Обстоятельства блокадной жизни этого человека сложились так, что он казался себе брошенным на произвол судьбы, никому не нужным. В таких случаях нравственный смысл испытываемых лишений терялся, от этого иссякал запас духовной прочности, падала сопротивляемость голоду. Его слова, его крайнее мнение представляют ту противоположную точку зрения, которая существует, хотя, может быть, выраженная не в такой острой форме. Истории и Юры Рябинкина, и Князева, и большинства героев нашей книги спорят с ней. Но для того чтобы полемизировать с этим человеком, необходимо изложить и его точку зрения. Ее нельзя опровергнуть, ей можно противостоять. Откровенность этого человека была для нас поэтому ценной.

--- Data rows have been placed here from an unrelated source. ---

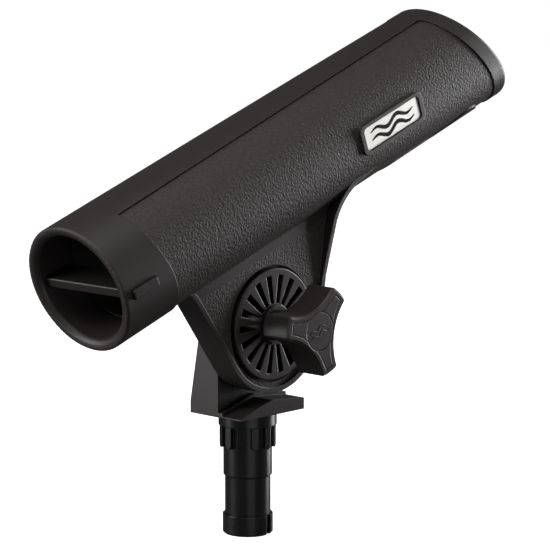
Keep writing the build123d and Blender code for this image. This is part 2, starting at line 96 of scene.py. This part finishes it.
# %% Where the barrel lies
mounts = {mount["name"]: mount for mount in frame["record"]["mounts"]}
bore = mounts["rod_bore"]
axis_point = Vector(bore["pos_m"])
rise = Vector(bore["axis"]).normalized()
up = Vector((-rise.z, 0, rise.x))
bore_r = bore["dims"]["r_mm"] * MM
bore_half = bore["dims"]["length_mm"] * MM / 2

WALL = 3.5 * MM  # anything further out than the bore by this much is on the barrel's outside
MIDDLE_SHARE = 0.6  # the middle of the barrel, well away from the cuff and the lip

outer_radii = []
for vertex in frame["nodes"]["rod_tube"].data.vertices:
    place = vertex.co - axis_point
    radius = sqrt(place.dot(up) ** 2 + place.y ** 2)
    in_the_middle = abs(place.dot(rise)) < MIDDLE_SHARE * bore_half
    if radius > bore_r + WALL and place.dot(up) > 0 and in_the_middle:
        outer_radii.append(radius)
panel_r, skin_r = min(outer_radii), max(outer_radii)
print(f"panel radius {panel_r / MM:.2f} mm, smooth skin radius {skin_r / MM:.2f} mm")

# %% [markdown]
# ## A helper for shader nodes
#
# A procedural finish is a small network: patterns feed numbers, numbers feed the shader. One function adds
# a node, sets its options and makes its links, so that each finish below reads as a recipe.

# %% A helper for shader nodes


def add_node(tree, kind, links=None, **settings):
    """Add a shader node. links names an input and gives it a value or another node's output."""
    made = tree.nodes.new("ShaderNode" + kind)
    for name, value in settings.items():
        setattr(made, name, value)
    for socket, value in (links or {}).items():
        if isinstance(value, bpy.types.NodeSocket):
            tree.links.new(value, made.inputs[socket])
        else:
            made.inputs[socket].default_value = value
    return made


def start_finish(name, **sockets):
    """A new material with a Principled shader whose plain numbers are set on its own sockets."""
    material = bpy.data.materials.new(name)
    material.use_nodes = True
    tree = material.node_tree
    tree.nodes.clear()
    shader = add_node(tree, "BsdfPrincipled", {key.replace("_", " "): v for key, v in sockets.items()})
    output = add_node(tree, "OutputMaterial")
    tree.links.new(shader.outputs["BSDF"], output.inputs["Surface"])
    return material, tree, shader


def give(material, *nodes):
    """Put a finish on whole solids, in every slot that they have."""
    for name in nodes:
        slots = frame["nodes"][name].data.materials
        for index in range(len(slots)):
            slots[index] = material
        if not slots:
            slots.append(material)
    print(material.name, "on", ", ".join(nodes))


# %% [markdown]
# ## Worn, softened edges
#
# No moulded or machined edge is perfectly sharp. Handling polishes it and rubs it paler, and it catches the
# light as a thin line. A bevel could be cut into each mesh, but these solids stay as they are, so the Bevel
# node rounds only the shading. Comparing its normal with the true one also says how near an edge is, and
# that mask drives the wear and a paler edge tone, which is partly rubbed wear and partly a painted
# highlight.

# %% Worn, softened edges


def soft_edge(tree, width):
    """The rounded normal for edges of this width, and a mask that is 1 on the edge and 0 away from it."""
    rounded = add_node(tree, "Bevel", {"Radius": width}, samples=6).outputs["Normal"]
    true = add_node(tree, "NewGeometry").outputs["Normal"]
    same = add_node(tree, "VectorMath", {0: rounded, 1: true}, operation="DOT_PRODUCT").outputs["Value"]
    mask = add_node(tree, "MapRange", {"Value": same, "From Min": 0.995, "From Max": 0.86})
    return rounded, mask.outputs["Result"]


# %% [markdown]
# ## Barrel coordinates for a pattern
#
# Patterns follow the object's own coordinates, so they ride with a piece when it moves. Three dot products
# turn them to the barrel's directions: along it, across it and away from its axis. They serve to find the
# grained skin here, and to lay the brush marks on the name plate later.

# %% Barrel coordinates for a pattern


def barrel_coordinates(tree):
    """Distance along the barrel, away from its axis plane and across it, each an output in metres."""
    place = add_node(tree, "TexCoord").outputs["Object"]
    from_axis = add_node(tree, "VectorMath", {0: place, 1: axis_point}, operation="SUBTRACT").outputs[0]
    return [
        add_node(tree, "VectorMath", {0: from_axis, 1: way}, operation="DOT_PRODUCT").outputs["Value"]
        for way in (rise, up, Vector((0, 1, 0)))
    ]


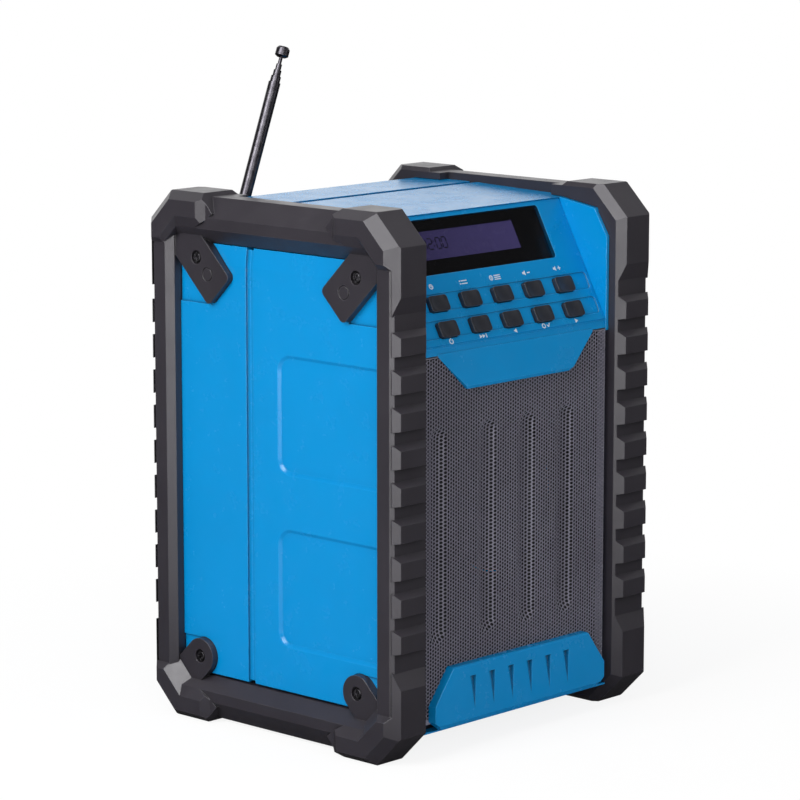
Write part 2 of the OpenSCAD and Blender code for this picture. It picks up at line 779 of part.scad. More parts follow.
// The opening of the ring, which widens outwards on every edge
module ring_window() {
  difference() {
    intersection() {
      along_z(-1, overall_h + 1) polygon([
        [face_x - 2, window_y], [bar_x - 2.5, window_y], [bar_x, window_y - 2.5], [bar_x + 4, window_y - 7],
        [bar_x + 4, overall_d - window_y + 7], [bar_x, overall_d - window_y + 2.5],
        [bar_x - 2.5, overall_d - window_y], [face_x - 2, overall_d - window_y]]);
      along_y(-1, overall_d + 1) polygon([
        [face_x - 2, window_z - 1.5], [side_x, window_z - 1.5], [bar_x, window_z - 5.8],
        [bar_x + 4, window_z - 13.3], [bar_x + 4, overall_h - window_z + 13.3],
        [bar_x, overall_h - window_z + 5.5], [side_x, overall_h - window_z], [face_x - 2, overall_h - window_z]]);
    }
    // the lower corners are filled to a bevel, the upper ones stay upright over the tabs
    front_and_back() {
      corner_wedge(wedge_outline(20.5));
      translate([0, 0, overall_h]) mirror([0, 0, 1]) corner_wedge(wedge_outline(26.1));
    }
  }
}

// The ribs of one front bar, as one saw-tooth strip
rib_top = pad_front_len + 14.3;
rib_slope = 2.1;
rib_count = floor((overall_h - rib_top - pad_front_len - 13.5 - rib_flat) / rib_pitch) + 1;
module ribs() {
  intersection() {
    along_x(face_x, bar_x) for (i = [0:rib_count - 1])
      translate([0, overall_h - rib_top - i * rib_pitch]) polygon([
        [rib_height + 0.4, rib_slope], [rib_height, rib_slope], [0, 0], [0, -rib_flat],
        [rib_height, -rib_flat - 0.3], [rib_height + 0.4, -rib_flat - 0.3]]);
    ring_form(0, 0, bar_x, bar_x - 2.3, bar_x - 4, 4, corner_cut * sqrt(0.5), 2);
  }
}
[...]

Блокада была крайностью, утверждал он, она была выходом, вернее, выбросом за границы обычной усредненной житейской сферы, где человек ограничен в своем низком и в своем высоком. Расширилась амплитуда его чувств и поступков, его душевных колебаний между крайностями взлета к подвигу и падения к низости, бесчеловечности.
Но интересно, что и он, автор таких горьких признаний, приходит в конце концов к выводу о приоритете духовного начала. Блокада, которая как бы открыла человека в его самых отталкивающих и самых прекрасных проявлениях, помогла понять решающее значение во всем этом морального, нравственного наполнения человеческой души.